-- Description of the task --
Write out the data below in full. Keep it exact.

-- Information supplied --
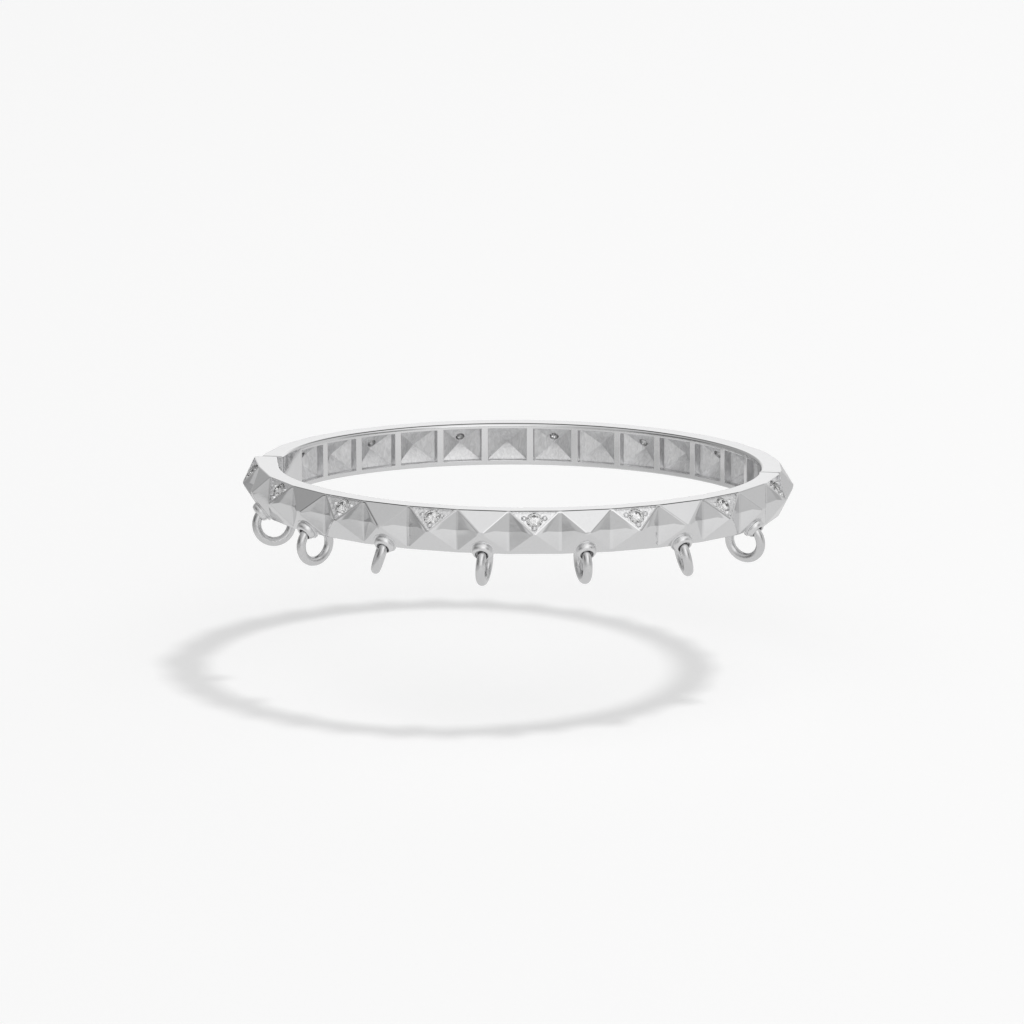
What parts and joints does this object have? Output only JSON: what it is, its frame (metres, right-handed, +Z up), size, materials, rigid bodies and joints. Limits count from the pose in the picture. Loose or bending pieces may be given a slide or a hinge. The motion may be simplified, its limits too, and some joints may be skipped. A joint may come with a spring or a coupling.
{
  "type": "hinged cuff bracelet",
  "caption": "Oval bangle in two hinged halves, with pyramid studs outside, pierced windows inside, small set stones, and jump rings hanging from eyes along the front half.",
  "frame": {"origin": "middle of the wrist opening, at half of the band's height", "axes": "+X along the oval's length from the clasp to the hinge, -Y to the front half with the jump rings, +Z up"},
  "size_m": [0.0662, 0.0584, 0.0094],
  "materials": {
    "white_metal": "high polish",
    "pin_metal": "plain",
    "stone": "cut and polished"
  },
  "bodies": {
    "back": {"back_half": "white_metal", "hinge_pin": "pin_metal", "clasp_tongue": "pin_metal", "back_stone_1": "stone", "back_stone_2": "stone", "back_stone_3": "stone", "back_stone_4": "stone", "back_stone_5": "stone", "back_stone_6": "stone", "back_stone_7": "stone"},
    "front": {"front_half": "white_metal", "jump_ring_1": "white_metal", "jump_ring_2": "white_metal", "jump_ring_3": "white_metal", "jump_ring_4": "white_metal", "jump_ring_5": "white_metal", "jump_ring_6": "white_metal", "jump_ring_7": "white_metal", "front_stone_1": "stone", "front_stone_2": "stone", "front_stone_3": "stone", "front_stone_4": "stone", "front_stone_5": "stone", "front_stone_6": "stone", "front_stone_7": "stone", "front_stone_8": "stone"}
  },
  "joints": [
    {"name": "hinge", "type": "hinge", "parent": "back", "child": "front", "pos_m": [0.0311, 0, 0], "axis": [0, 0, 1], "range_deg": [0, 60]}
  ]
}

-- Answer to this exercise --
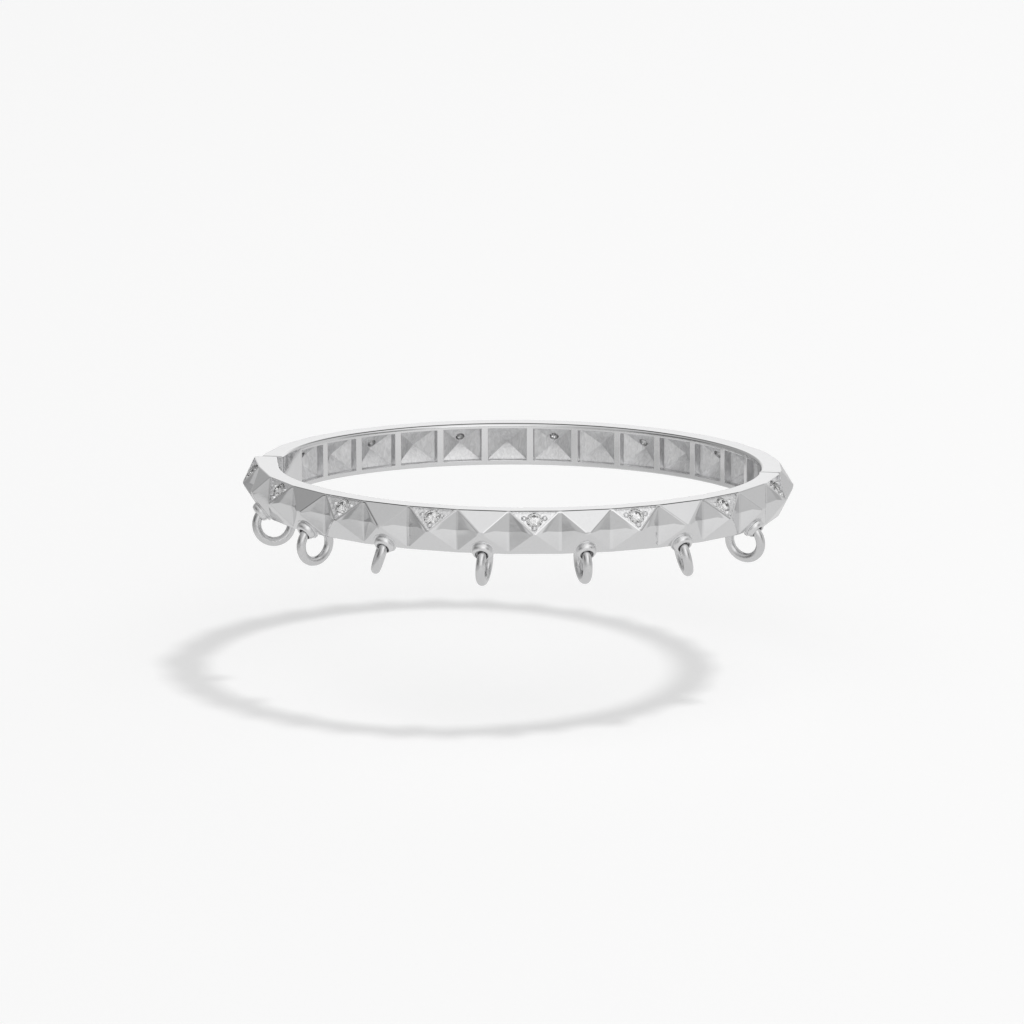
What parts and joints does this object have? Output only JSON: what it is, its frame (metres, right-handed, +Z up), size, materials, rigid bodies and joints. Limits count from the pose in the picture. Loose or bending pieces may be given a slide or a hinge. The motion may be simplified, its limits too, and some joints may be skipped. A joint may come with a spring or a coupling.
{
  "type": "hinged cuff bracelet",
  "caption": "Oval bangle in two hinged halves, with pyramid studs outside, pierced windows inside, small set stones, and jump rings hanging from eyes along the front half.",
  "frame": {"origin": "middle of the wrist opening, at half of the band's height", "axes": "+X along the oval's length from the clasp to the hinge, -Y to the front half with the jump rings, +Z up"},
  "size_m": [0.0662, 0.0584, 0.0094],
  "materials": {
    "white_metal": "high polish",
    "pin_metal": "plain",
    "stone": "cut and polished"
  },
  "bodies": {
    "back": {"back_half": "white_metal", "hinge_pin": "pin_metal", "clasp_tongue": "pin_metal", "back_stone_1": "stone", "back_stone_2": "stone", "back_stone_3": "stone", "back_stone_4": "stone", "back_stone_5": "stone", "back_stone_6": "stone", "back_stone_7": "stone"},
    "front": {"front_half": "white_metal", "jump_ring_1": "white_metal", "jump_ring_2": "white_metal", "jump_ring_3": "white_metal", "jump_ring_4": "white_metal", "jump_ring_5": "white_metal", "jump_ring_6": "white_metal", "jump_ring_7": "white_metal", "front_stone_1": "stone", "front_stone_2": "stone", "front_stone_3": "stone", "front_stone_4": "stone", "front_stone_5": "stone", "front_stone_6": "stone", "front_stone_7": "stone", "front_stone_8": "stone"}
  },
  "joints": [
    {"name": "hinge", "type": "hinge", "parent": "back", "child": "front", "pos_m": [0.0311, 0, 0], "axis": [0, 0, 1], "range_deg": [0, 60]}
  ]
}